Saturday, July 30

IMPLEMENTATION OF TWO PASS ASSEMBLER IN C

Hi friends,

Here I'm posting a complete C program to implement a two pass assembler. A 2-pass assembler is a program that accepts an assembly language program as input and produces its machine language equivalent along with the information for the loader. The assembling of source program to object code requires to accomplish following functions.

  • Convert mnemonic opcodes to their machine language equivalent.(e.g, LDA to 00)
  • Convert symbolic operands to their equivalent machine address   (eg, LOOP to 2045)
  • Allocate necessary memory.
  • Convert data constants to internal machine equivalents.
  • Write the object program and assembly listing.    

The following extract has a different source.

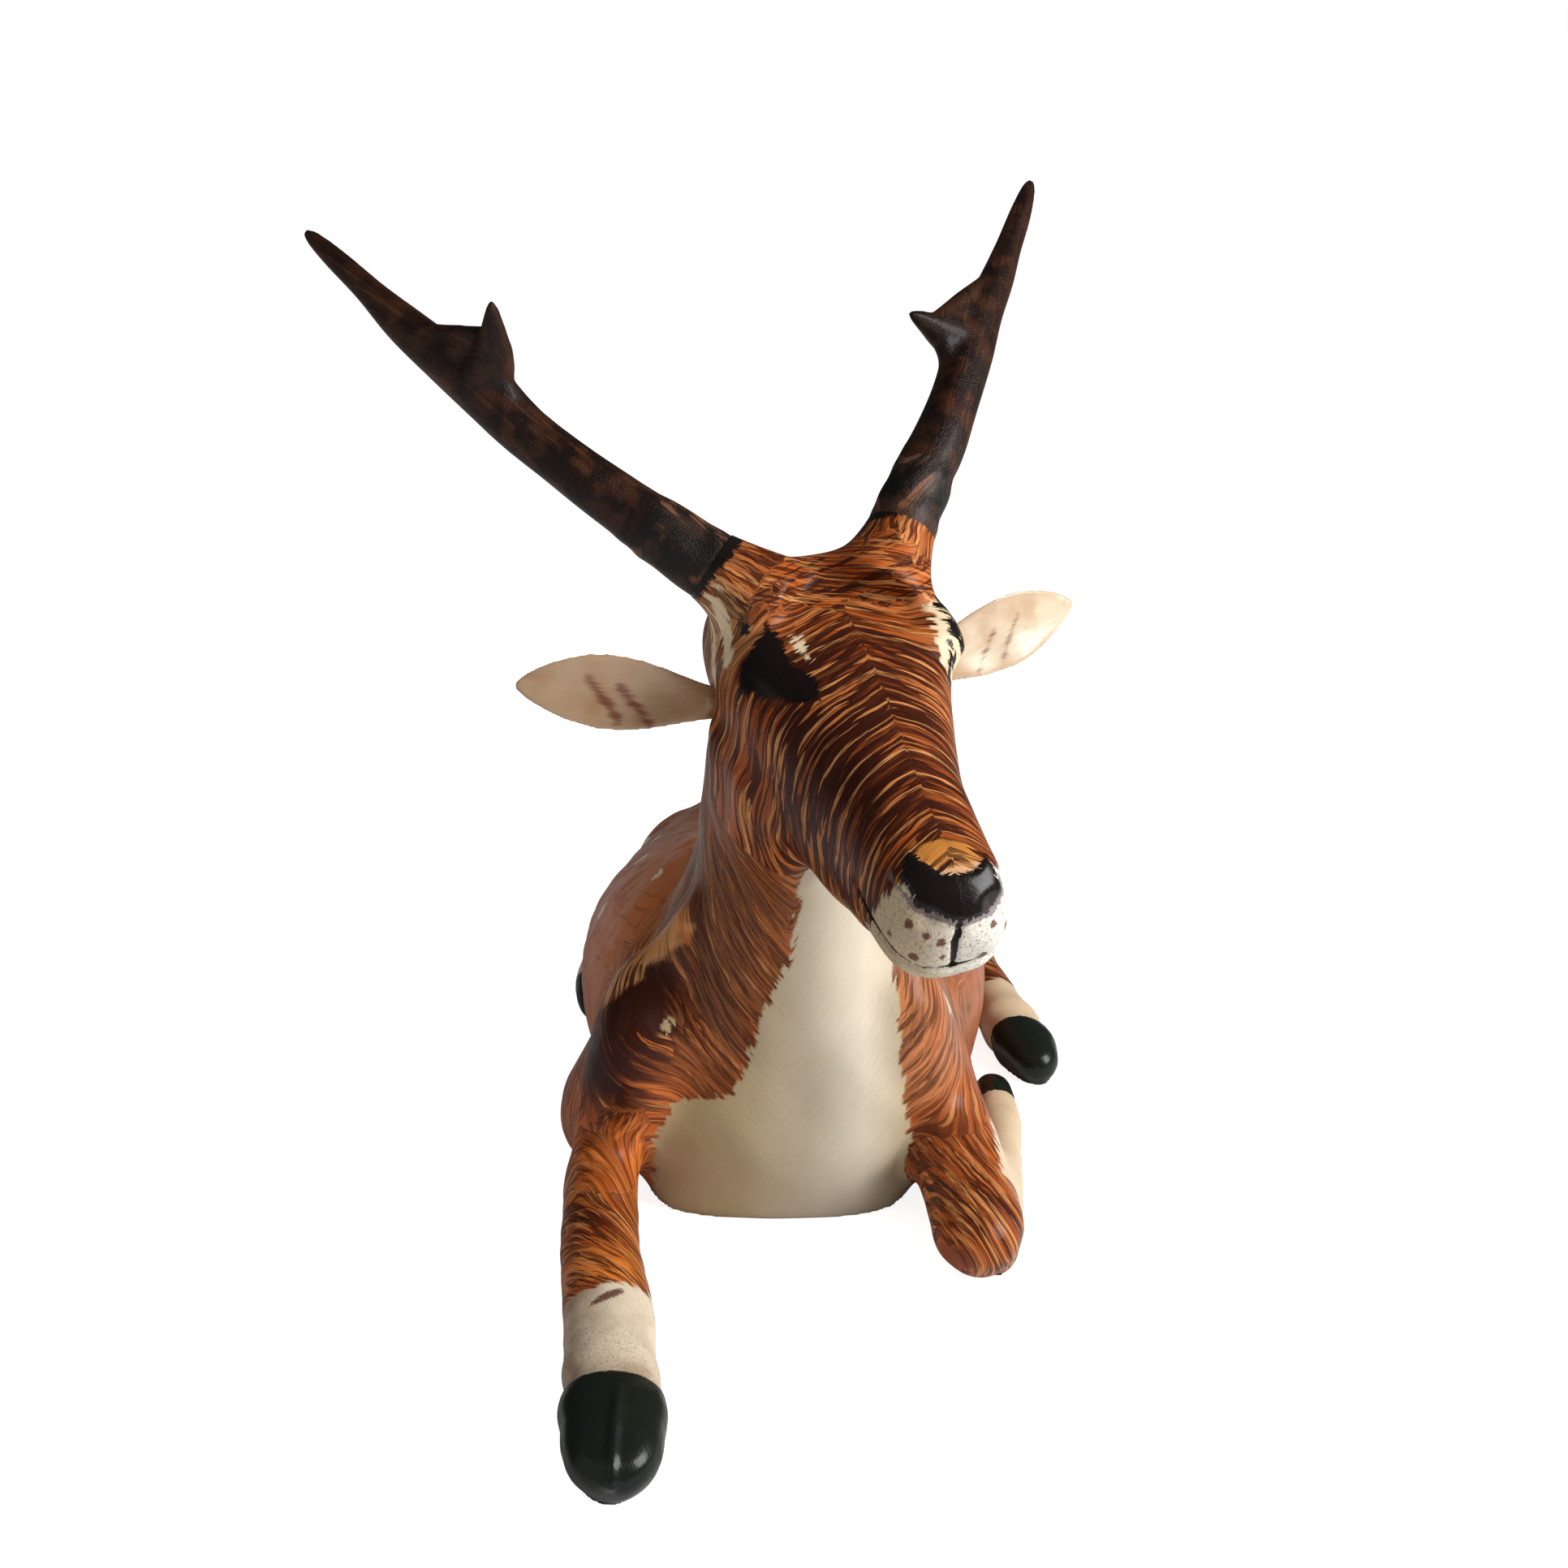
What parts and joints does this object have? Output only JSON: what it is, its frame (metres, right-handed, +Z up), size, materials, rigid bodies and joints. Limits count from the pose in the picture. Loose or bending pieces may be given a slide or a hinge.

                      A two pass assembler do these functions in two passes ,i.e., two times the input programs will be scanned/processed.

 PASS 1
  1. Assign addresses to all statements in the program.
  2. Addresses of symbolic labels are stored.
  3. Some assemble directives will be processed.
PASS 2
  1. Translate opcodes and symbolic operands.
  2. Generate data values defined by BYTE,WORD etc.
  3. Assemble directives will be processed.
  4. Write the object program and assembly listing.
  The following C program take assembly program saved in "input.txt" and in pass 1 write intermediate code to "inter.txt". After pass - 2 Object program will be written to "output.txt".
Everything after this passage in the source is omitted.